The annual WIMSIG (Women in Mathematics Special Interest Group) conference, a Celebration of Women in Australian Mathematical and Statistical Sciences, was to be held at Monash University in Melbourne in September 2020. ACEMS provided $4,000 sponsorship to contribute towards the gender equity initiatives and an early-career researcher event. When the conference was postponed, it was agreed that the funds could be held and used instead for the 2021 conference.

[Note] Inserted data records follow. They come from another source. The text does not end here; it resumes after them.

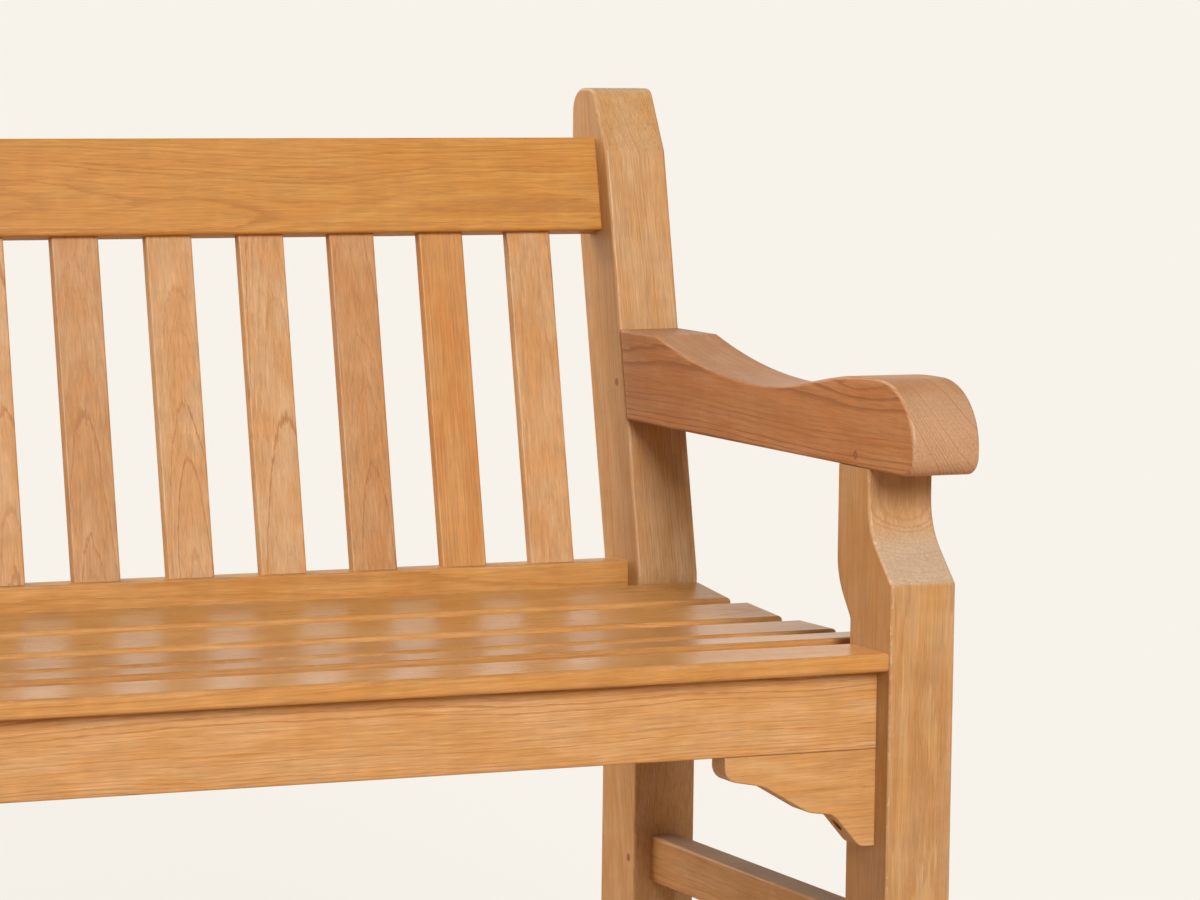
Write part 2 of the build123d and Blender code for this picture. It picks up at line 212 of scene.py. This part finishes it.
def new_group(name, takes, gives):
    """An empty group with named sockets. takes: name to (kind, value); gives: name to kind."""
    group = bpy.data.node_groups.new(name, "ShaderNodeTree")
    for socket, (kind, value) in takes.items():
        made = group.interface.new_socket(socket, in_out="INPUT", socket_type="NodeSocket" + kind)
        if value is not None:
            made.default_value = value
    for socket, kind in gives.items():
        group.interface.new_socket(socket, in_out="OUTPUT", socket_type="NodeSocket" + kind)
    return group, group.nodes.new("NodeGroupInput").outputs, group.nodes.new("NodeGroupOutput").inputs


# ---------------------------------------------------------------- what teak does

# How often each pattern repeats in a metre, across the fibres twice and then along them.
SLOW_BENDS = (6.0, 6.0, 2.6)
QUICK_BENDS = (30.0, 30.0, 9.0)
COARSE_FEATHERS = (230.0, 230.0, 20.0)
FINE_FEATHERS = (900.0, 900.0, 60.0)
STREAKS = (460.0, 460.0, 19.0)
FIBRES = (1100.0, 1100.0, 42.0)
PORES = (1500.0, 1500.0, 150.0)
CLOUDS = (16.0, 16.0, 5.0)
RIPPLES = (30.0, 30.0, 75.0)
MOTTLES = (62.0, 62.0, 15.0)
FLECKS = (260.0, 260.0, 130.0)
WORN_AND_HIGHLIGHT_SPELLS = (9.0, 9.0, 9.0)
STEEL_CLOUDS = (400.0, 400.0, 400.0)
TURNING_MARKS = (900.0, 900.0, 6000.0)

SLOW_SWING = 3.0            # of the wander, in the rings' slow bends
QUICK_SWING = 0.45          # and in their quick ones
COARSE_DEPTH = 0.0011       # metres that feathering moves a ring line
FINE_DEPTH = 0.0007
RING_DRIFT = 70.0           # how often in a metre the rings grow wider or narrower
RING_UNEVENNESS = 2.4
LINE_RISE = 0.10            # the sharp side of a ring line, as a share of the ring
STREAK_CONTRAST = 0.66
FIBRE_CONTRAST = 0.50
RIPPLE_CONTRAST = 0.16
STREAK_ROUGHNESS = 0.16     # what each mask adds to the roughness
PORE_ROUGHNESS = 0.12
CLOUD_ROUGHNESS = 0.06
DUST_ROUGHNESS = 0.4
WORN_ROUGHNESS = 0.25
FIBRE_HEIGHT = 0.35         # and to the height
LINE_HEIGHT = 0.5
PORE_HEIGHT = 0.35
STREAK_HEIGHT = 0.5
ARRIS = (0.04, 0.2)         # how far a surface has turned where the wear and painted highlight sets in and is full
ACROSS_THE_FIBRES = (0.25, 0.8)
FACING_UP = (0.4, 0.95)
STEEL_DARK = (0.42, 0.41, 0.39, 1.0)
STEEL_LIGHT = (0.58, 0.57, 0.54, 1.0)
STEEL_ROUGHNESS = (0.3, 0.5)
STEEL_BUMP = 0.2
STEEL_DEPTH = 0.0002        # metres
GRAIN_BUMP = 0.25
GRAIN_DEPTH = 0.0004        # metres
LATE_WOOD = 0.09
CUT_ACROSS_FIGURE = 0.5
DUST_COLOUR = (0.42, 0.33, 0.25)
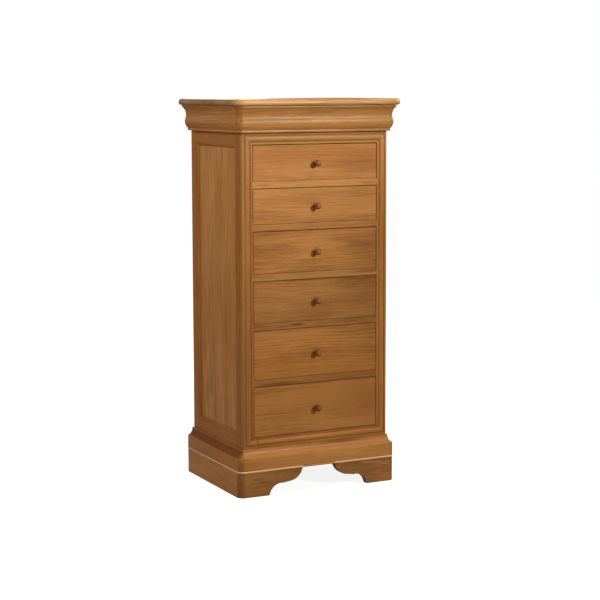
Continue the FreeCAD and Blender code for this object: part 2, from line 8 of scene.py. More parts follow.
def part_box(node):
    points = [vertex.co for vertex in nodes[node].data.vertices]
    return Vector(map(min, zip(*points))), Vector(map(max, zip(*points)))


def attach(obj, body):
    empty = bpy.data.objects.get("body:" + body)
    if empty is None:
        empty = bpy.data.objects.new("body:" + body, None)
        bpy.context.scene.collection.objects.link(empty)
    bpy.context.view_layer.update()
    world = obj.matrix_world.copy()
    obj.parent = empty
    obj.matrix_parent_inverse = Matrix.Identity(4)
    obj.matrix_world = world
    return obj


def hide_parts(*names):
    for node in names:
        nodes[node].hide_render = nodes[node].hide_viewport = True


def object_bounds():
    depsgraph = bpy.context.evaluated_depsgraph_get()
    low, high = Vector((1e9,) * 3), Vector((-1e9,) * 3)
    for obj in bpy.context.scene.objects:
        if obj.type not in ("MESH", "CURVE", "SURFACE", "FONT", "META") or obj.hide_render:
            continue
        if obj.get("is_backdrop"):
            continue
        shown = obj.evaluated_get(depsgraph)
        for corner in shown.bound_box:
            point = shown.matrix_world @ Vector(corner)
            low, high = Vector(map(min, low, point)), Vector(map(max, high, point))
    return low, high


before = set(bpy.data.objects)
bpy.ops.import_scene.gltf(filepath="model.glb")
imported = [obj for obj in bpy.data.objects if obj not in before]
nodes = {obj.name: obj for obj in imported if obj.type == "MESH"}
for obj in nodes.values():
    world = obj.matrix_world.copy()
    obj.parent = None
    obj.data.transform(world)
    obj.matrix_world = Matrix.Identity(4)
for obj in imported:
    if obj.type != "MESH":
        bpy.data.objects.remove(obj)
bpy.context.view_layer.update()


# ---------------------------------------------------------------- posts and rails of the sides
# Four solid posts run from the floor to the top board, and two rails join each pair of them.
# Oiled and waxed hardwood: the grain of a post runs upwards and that of a rail runs to the back.


def place(tree, kind, feeds=None, **fields):
    """Adds a shader node, sets its fields and feeds its sockets with values or other sockets."""
    made = tree.nodes.new(kind)
    for field, setting in fields.items():
        setattr(made, field, setting)
    for where, source in (feeds or {}).items():
        if isinstance(source, bpy.types.NodeSocket):
            tree.links.new(source, made.inputs[where])
        else:
            made.inputs[where].default_value = source
    return made


def calc(tree, operation, *terms):
    """One sum on numbers or sockets."""
    return place(tree, "ShaderNodeMath", dict(enumerate(terms)), operation=operation).outputs[0]


def scaled(tree, source, by):
    """A number times another."""
    return calc(tree, "MULTIPLY", source, by)


def added(tree, first, second):
    """A number and another."""
    return calc(tree, "ADD", first, second)


def swing(tree, source, by):
    """A number from 0 to 1 as a swing about nought."""
    return scaled(tree, calc(tree, "SUBTRACT", source, 0.5), by)


def calc_vector(tree, operation, *terms):
    """One sum on vectors; a length comes out as a number."""
    made = place(tree, "ShaderNodeVectorMath", dict(enumerate(terms)), operation=operation)
    return made.outputs["Value" if operation == "LENGTH" else "Vector"]


def noise(tree, vector, cells, detail=2.0, rough=0.5):
    """Noise drawn out along the grain."""
    drawn = calc_vector(tree, "MULTIPLY", vector, cells)
    return place(tree, "ShaderNodeTexNoise",
                 {"Vector": drawn, "Scale": 1.0, "Detail": detail, "Roughness": rough})


def ramp(tree, source, low, high, smooth=True):
    """Maps low to high onto 0 to 1."""
    kind = "SMOOTHSTEP" if smooth else "LINEAR"
    return place(tree, "ShaderNodeMapRange", {0: source, 1: low, 2: high},
                 interpolation_type=kind).outputs[0]


def mixed(tree, factor, first, second, blend="MIX"):
    """The first colour, turning into the second or blended with it."""
    return place(tree, "ShaderNodeMix", {0: factor, 6: first, 7: second},
                 data_type="RGBA", blend_type=blend).outputs[2]


STAIN_AND_SHADE_COLOUR = (0.30, 0.16, 0.08, 1)


def deepened(tree, colour, factor, by):
    """The colour darkened, by stain and by painted shade, where the factor is high."""
    return mixed(tree, scaled(tree, factor, by), colour, STAIN_AND_SHADE_COLOUR, "MULTIPLY")


# Cells per metre along, across and through a board, for each scale of its figure.
DRIFT = (1.3, 5.0, 5.0)
RIPPLE = (9.0, 60.0, 60.0)
YEARS = (40.0, 1.0, 1.0)
RING_STRENGTH = (1.1, 9.0, 9.0)
BROAD_BANDS = (2.6, 17.0, 17.0)
STREAKS = (10.0, 170.0, 170.0)
FIBRES = (30.0, 700.0, 700.0)
PORES = (48.0, 1600.0, 1600.0)
# Where the noise of a scale, or the dark late wood of a year's ring, starts to show and is full.
LATE_WOOD = (0.15, 0.9)
RINGS_SHOW = (0.32, 0.68)
BANDS_SHOW = (0.28, 0.72)
STREAKS_SHOW = (0.32, 0.70)
PORES_SHOW = (0.60, 0.72)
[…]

Real World Maths in Action is a one-day free event at the University of Melbourne, attended by 500 Year 11 and 12 students and their teachers. The main objectives of the Maths Fair are to promote the importance and broad applications of mathematics and problem solving skills, and raise awareness of career opportunities for mathematics and statistics graduates. The Maths fair consists of two key events: Mathematicians Exposed and the Mathematics in Industry and Technology (MIT) Challenge. The MIT Challenge is a competition for teams of four students that is designed to give students a taste of real world consulting in two and a half hours. Teams need to produce a written report of their proposed solution and give an oral presentation on their proposed solution to the judging panel and the Maths Fair participants. $2,154 was approved by ACEMS to sponsor the MIT Challenge competition prizes. When the event was postponed, it was agreed that the funds would be made available in 2021.